Give back the entire listing verbatim.

########

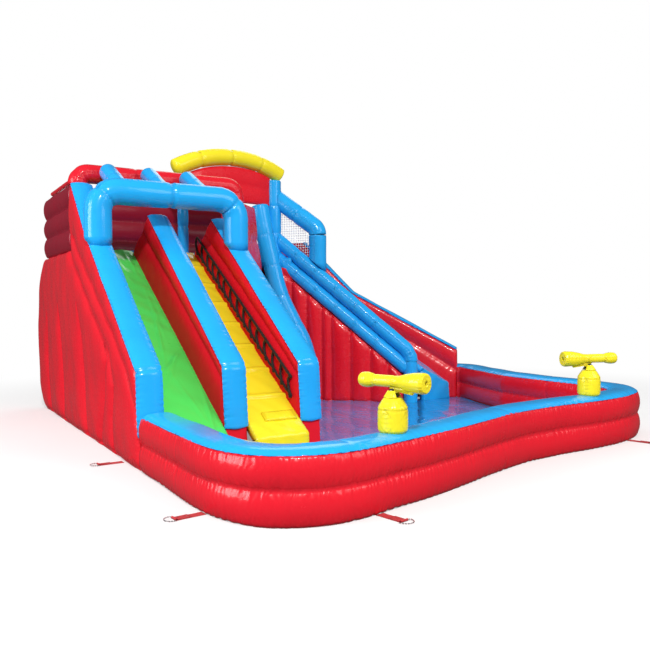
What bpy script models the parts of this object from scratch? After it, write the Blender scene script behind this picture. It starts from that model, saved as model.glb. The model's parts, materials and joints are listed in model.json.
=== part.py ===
"""Inflatable water slide: a splash pool with a two-lane tower and a second slide set at an angle.

Metres, +Z up. The site frame has its corner where the outer left face of the pool meets the first
front bend: X runs right along the front, Y runs back to the tower. Everything hangs on one empty,
which moves the middle of the footprint onto the origin at the end.
"""

import math

import bmesh
import bpy
from mathutils import Vector

# Clearances shared by all pieces
TOUCH_GAP = 0.0003
SEAM_GAP = 0.0005

# Splash pool
RIM_HEIGHT = 0.60
POOL_WALL = 0.42
POOL_CREASE = 0.035
RIM_SHEET = 0.012
FLOOR_SHEET = 0.012
POOL_WIDTH = 6.40
POOL_LENGTH = 5.00

# Lanes of the tower
WALL = 0.29
LANE = 0.66
LANE_FRONT = 1.36
KINK_BACK = 0.09
KINK_HEIGHT = 1.03
ARCH_PLACE = 3.46
ARCH_FOOT = 2.54
STRIP_SHEET = 0.018
STRIP_FOOT = 0.33
BED_START = 0.36
BED_DEPTH = 0.16
DECK_START = 4.70
DECK_HEIGHT = 2.50
DECK_DEPTH = 0.16
LEFT_TOP_PLACE = 4.36
LEFT_TOP_HEIGHT = 3.38
MIDDLE_TOP_PLACE = 4.02
MIDDLE_TOP_HEIGHT = 2.96
STEP_RISE = 0.035
STEP_COUNT = 8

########

Answer for this exercise ->
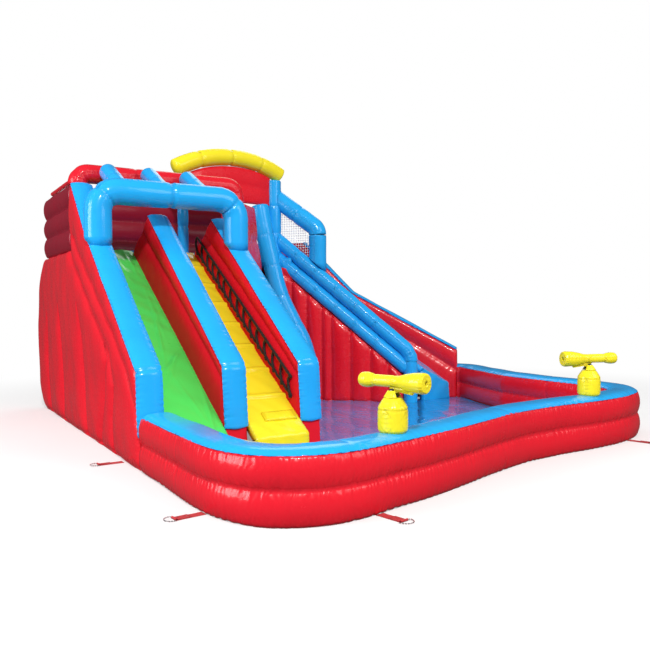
What bpy script models the parts of this object from scratch? After it, write the Blender scene script behind this picture. It starts from that model, saved as model.glb. The model's parts, materials and joints are listed in model.json.
=== part.py ===
"""Inflatable water slide: a splash pool with a two-lane tower and a second slide set at an angle.

Metres, +Z up. The site frame has its corner where the outer left face of the pool meets the first
front bend: X runs right along the front, Y runs back to the tower. Everything hangs on one empty,
which moves the middle of the footprint onto the origin at the end.
"""

import math

import bmesh
import bpy
from mathutils import Vector

# Clearances shared by all pieces
TOUCH_GAP = 0.0003
SEAM_GAP = 0.0005

# Splash pool
RIM_HEIGHT = 0.60
POOL_WALL = 0.42
POOL_CREASE = 0.035
RIM_SHEET = 0.012
FLOOR_SHEET = 0.012
POOL_WIDTH = 6.40
POOL_LENGTH = 5.00

# Lanes of the tower
WALL = 0.29
LANE = 0.66
LANE_FRONT = 1.36
KINK_BACK = 0.09
KINK_HEIGHT = 1.03
ARCH_PLACE = 3.46
ARCH_FOOT = 2.54
STRIP_SHEET = 0.018
STRIP_FOOT = 0.33
BED_START = 0.36
BED_DEPTH = 0.16
DECK_START = 4.70
DECK_HEIGHT = 2.50
DECK_DEPTH = 0.16
LEFT_TOP_PLACE = 4.36
LEFT_TOP_HEIGHT = 3.38
MIDDLE_TOP_PLACE = 4.02
MIDDLE_TOP_HEIGHT = 2.96
STEP_RISE = 0.035
STEP_COUNT = 8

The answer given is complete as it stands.